1. Kronenberg F, Mora S, Stroes ESG, et al. Lipoprotein(a) in atherosclerotic cardiovascular disease and aortic stenosis: a European Atherosclerosis Society consensus statement. Eur Heart J 2022; 43: 3925-3946
2. Nordestgaard BG, Chapman MJ, Ray K, et al; European Atherosclerosis Society Consensus Panel. Lipoprotein(a) as a cardiovascular risk factor: current status. Eur Heart J 2010;31:2844-53.
3. Nordestgaard BG, Langsted A. Lipoprotein (a) as a cause of cardiovascular disease: insights from epidemiology, genetics, and biology. J Lipid Res 2016;57:1953-75.
4. Patel AP, Wang M, Pirruccello JP, et al. Lp(a) (Lipoprotein(a)) Concentrations and Incident Atherosclerotic Cardiovascular Disease: New Insights From a Large National Biobank. Arterioscler Thromb Vasc Biol 2021;41:465-74.
5. Mehta A, Jain V, Saeed A, et al. Lipoprotein(a) and ethnicities. Atherosclerosis 2022;349:42-52.
6. Mach F, Baigent C, Catapano AL, et al. 2019 ESC/EAS Guidelines for the management of dyslipidaemias: lipid modification to reduce cardiovascular risk. Eur Heart J 2020;41:111-88. 
7. Tsimikas S, Karwatowska-Prokopczuk E, Gouni-Berthold I, et al. Lipoprotein(a) Reduction in Persons with Cardiovascular Disease. N Engl J Med 2020;382:244-55.  
8. Koren MJ, Moriarty PM, Baum SJ, et al. Preclinical development and phase 1 trial of a novel siRNA targeting lipoprotein(a). Nat Med 2022;28:96-103.
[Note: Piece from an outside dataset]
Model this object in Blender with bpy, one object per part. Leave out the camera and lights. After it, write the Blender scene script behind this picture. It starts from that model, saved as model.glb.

9. Nissen SE, Wolski K, Balog C, et al. Single Ascending Dose Study of a Short Interfering RNA Targeting Lipoprotein(a) Production in Individuals With Elevated Plasma Lipoprotein(a) Levels. JAMA. 2022;327:1679-87. 
10. Thanassoulis G, Campbell CY, Owens DS, et al. Genetic associations with valvular calcification and aortic stenosis. N Engl J Med 2013;368:503-12.
11. Kamstrup PR, Tybjaerg-Hansen A, Nordestgaard BG. Elevated lipoprotein(a) and risk of aortic valve stenosis in the general population. J Am Coll Cardiol 2014;63:470-7.
12. Goody PR, Hosen MR, Christmann D, et al. Aortic Valve Stenosis: From Basic Mechanisms to Novel Therapeutic Targets. Arterioscler Thromb Vasc Biol 2020;40:885-900.